Understanding that there is a role for gas in the energy transition in the Global South is the start. Just like it had a role and still has a role in the Global North today. Nigeria’s Energy Transition Plan is a clear example of that, with a provision for gas to be used as a transition fuel to address the energy poverty and health impacts of both power and cooking sectors. Despite its inclusion, the plan is also clear about the longer-term solution away from gas that renewable energy provides: addressing 65 percent of greenhouse gas emissions, mobilizing US$410 billion of additional finance, and creating 840,000 net jobs by 2050. This is the kind of energy transition leadership that allows developing countries to deal with energy insecurity thinking not only about costs, but also about the benefits of a net-zero world.
RMI recent analysis identifies at least three benefits: job creation, just transition, joint innovation. Each US$1 million of spending creates up to eight full-time equivalent jobs in clean energy versus the three jobs created in fossil fuels. This net increase of five jobs associated with the energy transition is also supported by the latest International Energy Agency (IEA) report, underscoring that 14 million clean energy jobs will be needed by 2030, 60 percent of which will require training, to reach net zero by 2050. RMI’s Energy Transition Academy is directly addressing this challenge.
Our Women in Renewable Energy (WIRE) network is leveraging the opportunity that the “just” part of the transition provides, as women’s current participation in renewables (32 percent) is higher than in oil and gas (21 percent). Its work in least developed countries and small island developing states shows the potential to bring those figures to parity with men. And we find that local innovation, for instance, in the manufacturing of solar energy components, supports technology adaptation and innovation that encourages domestic supply chains, instead of import dependence.
We cannot do this work alone, and we have no time to waste. RMI and the OPEC Fund can build on this evidence, and work together de-risking renewable energy investment and mobilizing finance for just energy transition partnerships. With other partners in the Global South, like the United Nations Development Programme and the African Development Bank, RMI’s role in the US$650 million Africa Minigrids Program, which will provide electricity access to up to 21 countries representing around 300 million people, is a clear entry point for our collaboration.

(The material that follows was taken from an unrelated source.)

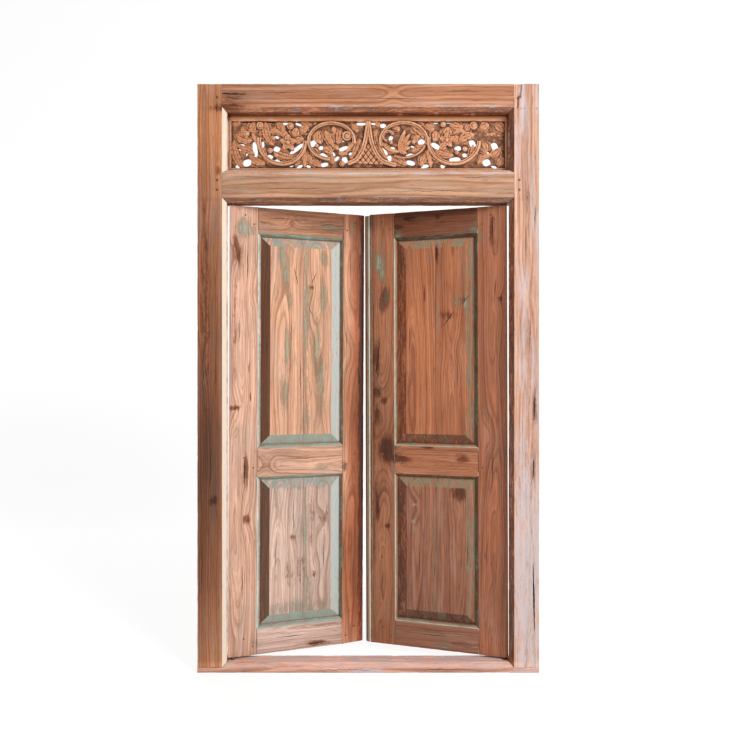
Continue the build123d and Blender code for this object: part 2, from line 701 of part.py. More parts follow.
    def pieces(self):
        found = {}
        hinge_stile = self.stile(True)
        back_edge = hinge_stile.edges().filter_by(Axis.Z).group_by(Axis.X)[0].sort_by(Axis.Y)[-1]
        hinge_stile = fillet(back_edge, hinge_edge_round)
        found["hinge_stile"] = self.upright(hinge_stile) + self.pivots()
        found["meeting_stile"] = self.upright(self.worn(self.stile(False)))
        for name, (z0, z1) in self.rails().items():
            found[name] = self.upright(self.rail(z0, z1))
        for name, opening in zip(("lower_panel", "upper_panel"), self.openings()):
            hinge_side, meeting_side = self.panel_boards(opening)
            found[name + "_hinge_board"] = self.upright(hinge_side)
            found[name + "_meeting_board"] = self.upright(meeting_side)
        found["pegs"] = Compound([self.upright(peg_blank(x, z, 0, leaf_peg_radius, leaf_peg_length))
                                  for x, z in self.peg_places()])
        if self.side > 0:
            found["cover_bead"] = self.upright(self.cover_bead())
        return {name: self.hung(piece) for name, piece in found.items()}

    # The free edge of the left leaf has worn away in a long bevel, widest at the bottom
    def worn(self, stile):
        if self.side > 0:
            return stile
        edge = self.width
        ends = []
        for z, width, drop in ((-beyond, worn_bottom_width, worn_bottom_drop),
                               (leaf_height + beyond, worn_top_width, worn_top_drop)):
            corners = [(edge - width, 0), (edge + beyond, 0), (edge + beyond, drop)]
            ends.append(Plane.XY.offset(z) * Polygon(*corners, align=None))
        return stile - loft(ends)

    # The bead that covers the meeting of the leaves, on the front of the right one
    def cover_bead(self):
        lap_edge = clear_x - (meeting_line - astragal_lap)
        seat_edge = self.width - astragal_seat
        middle, radius = (lap_edge + seat_edge) / 2, (lap_edge - seat_edge) / 2
        curve = EllipticalCenterArc((middle, 0), radius, astragal_projection, 180, arc_size=180)
        section = make_face([curve, Line(curve @ 1, curve @ 0)])
        length = leaf_height - 2 * astragal_end_inset
        bead = extrude(Plane.XY.offset(astragal_end_inset) * section, amount=length)
        hollow = block(self.width, lap_edge + beyond, -astragal_relief, beyond,
                       astragal_end_inset - beyond, leaf_height - astragal_end_inset + beyond)
        return bead - hollow


left_leaf = Leaf(-1, left_width, left_hinge_stile, left_meeting_stile, left_board_share,
                 left_lean, left_open)
right_leaf = Leaf(1, right_width, right_hinge_stile, right_meeting_stile, right_board_share,
                  right_lean, right_open)

# Everything, by name
nodes = {
    "left_post": make_post(-1),
    "right_post": make_right_post(),
    "head_rail": make_head(),
    "transom_rail": make_transom(),
    "sill": make_sill(),
    "carved_board": make_carved_board(),
    "frame_pegs": Compound(make_frame_pegs()),
}
for name, leaf_model in (("left", left_leaf), ("right", right_leaf)):
    for piece, solid in leaf_model.pieces().items():
        nodes[name + "_" + piece] = solid

os.makedirs("parts", exist_ok=True)
for name, solid in nodes.items():
    export_step(solid, "parts/" + name + ".step")
print(len(nodes), "nodes", "leaf height", leaf_height, "widths", left_width, right_width)
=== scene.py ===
import json
from math import cos, hypot, pi, radians, sin

import bmesh
import bpy
import numpy as np
from mathutils import Euler, Matrix, Vector, noise
from mathutils.geometry import delaunay_2d_cdt


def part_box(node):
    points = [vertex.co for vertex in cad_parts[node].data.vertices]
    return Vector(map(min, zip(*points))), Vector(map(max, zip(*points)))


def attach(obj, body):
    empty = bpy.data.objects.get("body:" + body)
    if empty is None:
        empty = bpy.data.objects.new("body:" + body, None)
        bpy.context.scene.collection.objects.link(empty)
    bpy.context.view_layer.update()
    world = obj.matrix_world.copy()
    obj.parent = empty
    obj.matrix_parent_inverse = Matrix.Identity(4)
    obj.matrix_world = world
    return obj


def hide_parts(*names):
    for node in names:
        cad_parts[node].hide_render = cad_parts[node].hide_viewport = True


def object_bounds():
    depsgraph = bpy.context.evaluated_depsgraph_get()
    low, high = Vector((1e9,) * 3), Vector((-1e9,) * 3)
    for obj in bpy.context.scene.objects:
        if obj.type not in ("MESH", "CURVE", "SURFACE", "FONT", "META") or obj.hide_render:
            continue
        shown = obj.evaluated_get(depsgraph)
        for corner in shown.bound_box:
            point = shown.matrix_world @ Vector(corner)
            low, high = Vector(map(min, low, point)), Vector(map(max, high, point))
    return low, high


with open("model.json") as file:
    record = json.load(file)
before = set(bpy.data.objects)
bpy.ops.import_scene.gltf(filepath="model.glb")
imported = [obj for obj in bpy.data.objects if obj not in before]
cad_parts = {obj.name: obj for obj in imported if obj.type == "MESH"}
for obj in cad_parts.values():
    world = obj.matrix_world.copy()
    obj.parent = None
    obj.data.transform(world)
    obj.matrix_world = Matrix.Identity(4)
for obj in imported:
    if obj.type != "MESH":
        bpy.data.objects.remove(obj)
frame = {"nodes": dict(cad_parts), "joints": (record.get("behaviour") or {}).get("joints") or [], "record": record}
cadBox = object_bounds()
nodes = frame["nodes"]
joints = {joint["name"]: joint for joint in frame["joints"]}
bodyOf = {name: body for body, names in frame["record"]["behaviour"]["bodies"].items() for name in names}
mm = 0.001
far = 1000.0
white = (1.0, 1.0, 1.0)

# The two leaves stand ajar. Their own space runs from the hinge edge, the lower end and the front face.
leafSpace = {
    "left": {"turn": 13.0, "lean": 0.22, "side": -1},
    "right": {"turn": 12.0, "lean": 0.18, "side": 1},
}
leafShape = {"height": 1841.0, "thickness": 29.0, "pivotOffset": 16.0}


def leafOf(piece):
    return next((name for name in leafSpace if bodyOf[piece] == name + "_leaf"), None)


def leafMatrix(name):
    shape = leafSpace[name]
    pivot = Vector(joints[name + "_leaf_swing"]["pos_m"])
    pivot.x = -abs(pivot.x)
    seat = Vector((-leafShape["pivotOffset"], -leafShape["thickness"] / 2, -leafShape["height"] / 2)) * mm
    upright = Matrix.Rotation(radians(shape["lean"]), 4, "Y") @ Matrix.Translation(seat)
    hung = Matrix.Translation(pivot) @ Matrix.Rotation(radians(shape["turn"]), 4, "Z") @ upright
    return Matrix.Diagonal((shape["side"] * -1, 1, 1, 1)) @ hung


def addObject(name, data):
    made = bpy.data.objects.new(name, data)
    bpy.context.scene.collection.objects.link(made)
    return made


# Camera: on the doorway's centre line, a little above half height
view = {
    "distance": 1.948,          # from the front of the frame
    "sideways": -0.0045,
    "eyeHeight": 1.222,
    "frameScale": 249.7,        # pixels of the 750 pixel frame to a metre, at the front of the frame
    "middleX": 368.2,           # where the middle of the doorway and half its height fall in that frame
    "middleY": 378.4,
    "halfHeight": 1.18,
    "picture": 750.0,
    "sensor": 36.0,
}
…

Factfile: Raúl Alfaro-Pelico
Raúl Alfaro-Pelico is the senior director of RMI’s Energy Transition Academy within the Global South Program. He leads RMI’s capacity development efforts to secure a net zero future for all. He brings over 20 years of sustainability leadership at multilateral institutions, multinational organizations and multidisciplinary research and academia. He is a PhD researcher in Engineering from Lancaster University (United Kingdom) and holds an MSc in Economics from the University of London’s School of Oriental and African Studies.